2023 lamborghini huracán tecnica
DW Burnett

Even with this mania, these flaws, the Tecnica is still not a supercar. It is something more.

A supercar is an automobile taken to its extreme. It has 8 cylinders where 6 would do, or 12 if 8 would fit. Bugatti will cram 16 in if possible. Maximalism is key. Look at the Lamborghini Aventador, for instance. It is about the size of a football field, the windshield is so canted back that it has more dashboard showing than most minivans on sale, and a good 80% of the car's real estate is taken up by either the tires or the V-12 engine. The person crunched somewhere in the middle of the car is a vague afterthought.

For all of its extremity, the Huracán Tecnica is still something more human, or perhaps humane. The experience of the driver is what stands as the main goal, not the experience of the person sticking fingers in their ears walking past it on startup. The Huracán is still relatively small, not hogging its whole lane. The Corvette Z06 is more ungainly, even if you sit much lower in the Huracán, practically bolted to the floor and strapped in with an optional four-point harness. The Tecnica is one step closer to thrilling than it is to frightening.

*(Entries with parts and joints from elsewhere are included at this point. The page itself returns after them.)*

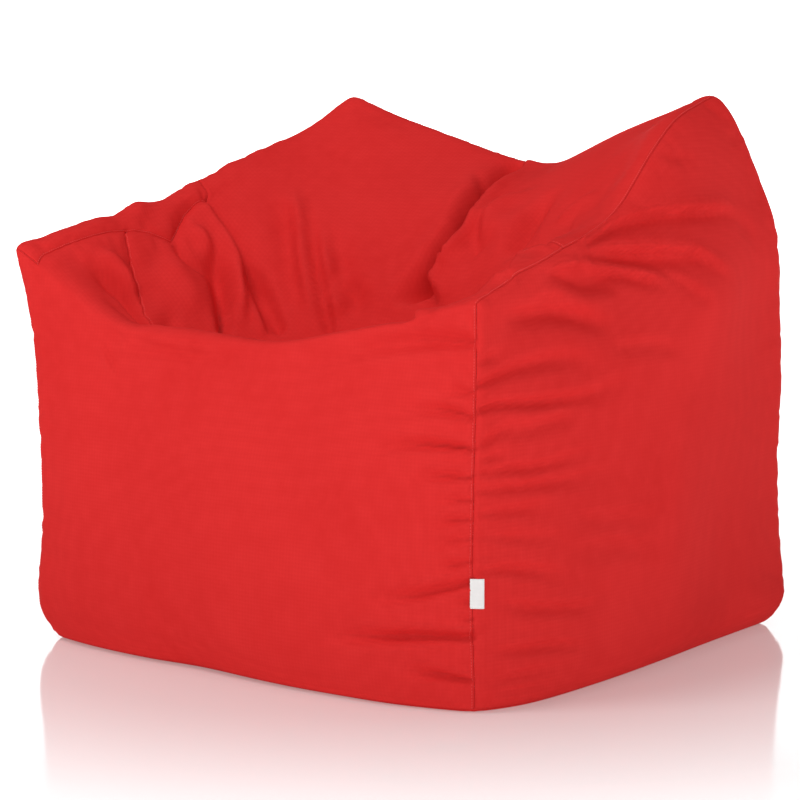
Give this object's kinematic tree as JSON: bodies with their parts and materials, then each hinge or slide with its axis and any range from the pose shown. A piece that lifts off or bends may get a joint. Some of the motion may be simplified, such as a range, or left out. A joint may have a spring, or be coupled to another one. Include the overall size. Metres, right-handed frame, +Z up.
{
  "type": "bean bag chair",
  "caption": "Square bean bag armchair: filled cloth cover pushed in to a seat, with low side arms and two raised rear corners; zip at the back.",
  "frame": {"origin": "on the floor under the middle of the bounding box", "axes": "+Z up, -Y out of the front of the chair, +X to the right of someone looking at the front (the sitter's left)"},
  "size_m": [0.954, 0.9266, 0.8398],
  "materials": {
    "cover_cloth": "fine plain weave, slight sheen",
    "liner_cloth": "matt",
    "beads": "matt",
    "zip_tape": "matt",
    "zip_coil": "satin",
    "zip_metal": "satin",
    "label_cloth": "satin weave",
    "closure_strip": "matt"
  },
  "bodies": {
    "root": {"front_panel": "cover_cloth", "seat_back_panel": "cover_cloth", "left_side_panel": "cover_cloth", "right_side_panel": "cover_cloth", "rear_panel_upper": "cover_cloth", "rear_panel_lower": "cover_cloth", "base_panel": "cover_cloth", "liner_front": "liner_cloth", "liner_top": "liner_cloth", "liner_left": "liner_cloth", "liner_right": "liner_cloth", "liner_rear_lower": "liner_cloth", "liner_rear_upper": "liner_cloth", "liner_base": "liner_cloth", "zip_tape_upper": "zip_tape", "zip_tape_lower": "zip_tape", "zip_coil_upper": "zip_coil", "zip_coil_lower": "zip_coil", "zip_stop_left": "zip_metal", "zip_stop_right": "zip_metal", "flag_label": "label_cloth", "care_label": "label_cloth", "closure_loop_tape": "closure_strip", "closure_hook_tape": "closure_strip", "bead_fill": "beads"},
    "slider": {"zip_slider": "zip_metal"},
    "pull": {"zip_pull": "zip_metal"}
  },
  "joints": [
    {"name": "zip_slide", "type": "slide", "parent": "root", "child": "slider", "axis": [-1, 0, 0], "range_m": [0, 0.428]},
    {"name": "zip_pull_hinge", "type": "hinge", "parent": "slider", "child": "pull", "pos_m": [0.21318, 0.44425, 0.095], "axis": [0, 0, -1], "range_deg": [0, 165]}
  ]
}
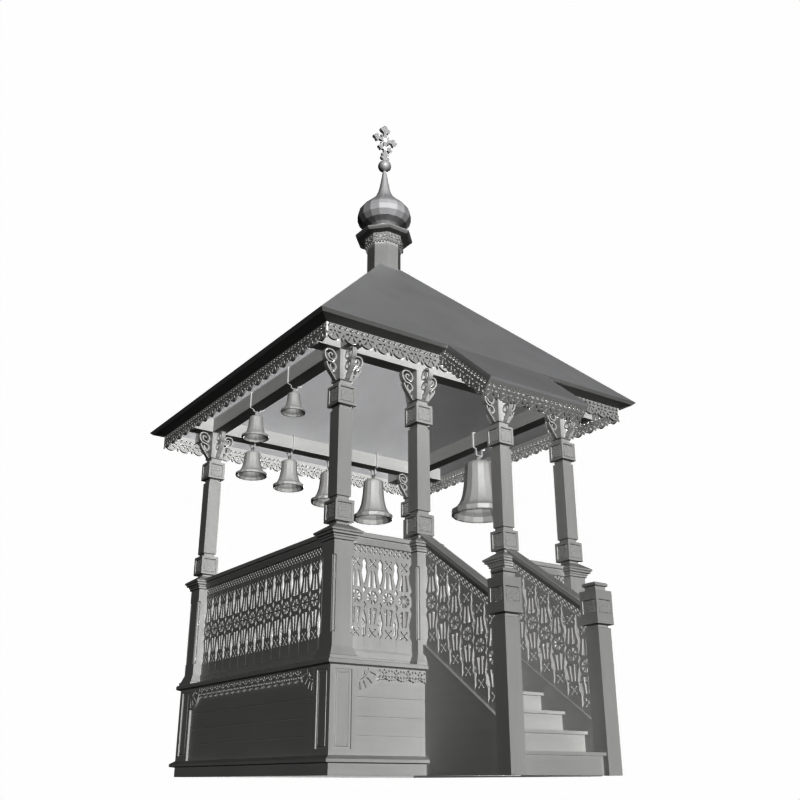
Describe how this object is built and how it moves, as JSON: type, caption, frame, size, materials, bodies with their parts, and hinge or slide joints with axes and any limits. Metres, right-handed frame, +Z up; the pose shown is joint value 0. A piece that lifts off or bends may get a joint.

2023 lamborghini huracán tecnica
DW Burnett

I pulled the Lamborghini into the turn-out that all of us were using, lining the car up amidst all the other PCOTY contenders. The Cannonsville Reservoir glistened at our backs. Everyone laughed when I rebuked them for disparaging the Huracán, saying they all knew it drove great. They knew that already. They'd all driven Huracáns before. I guess this was why I was there, my journey to undertake. To grasp with clammy hands that under the carbon fiber flair, this is a sports car, through and through.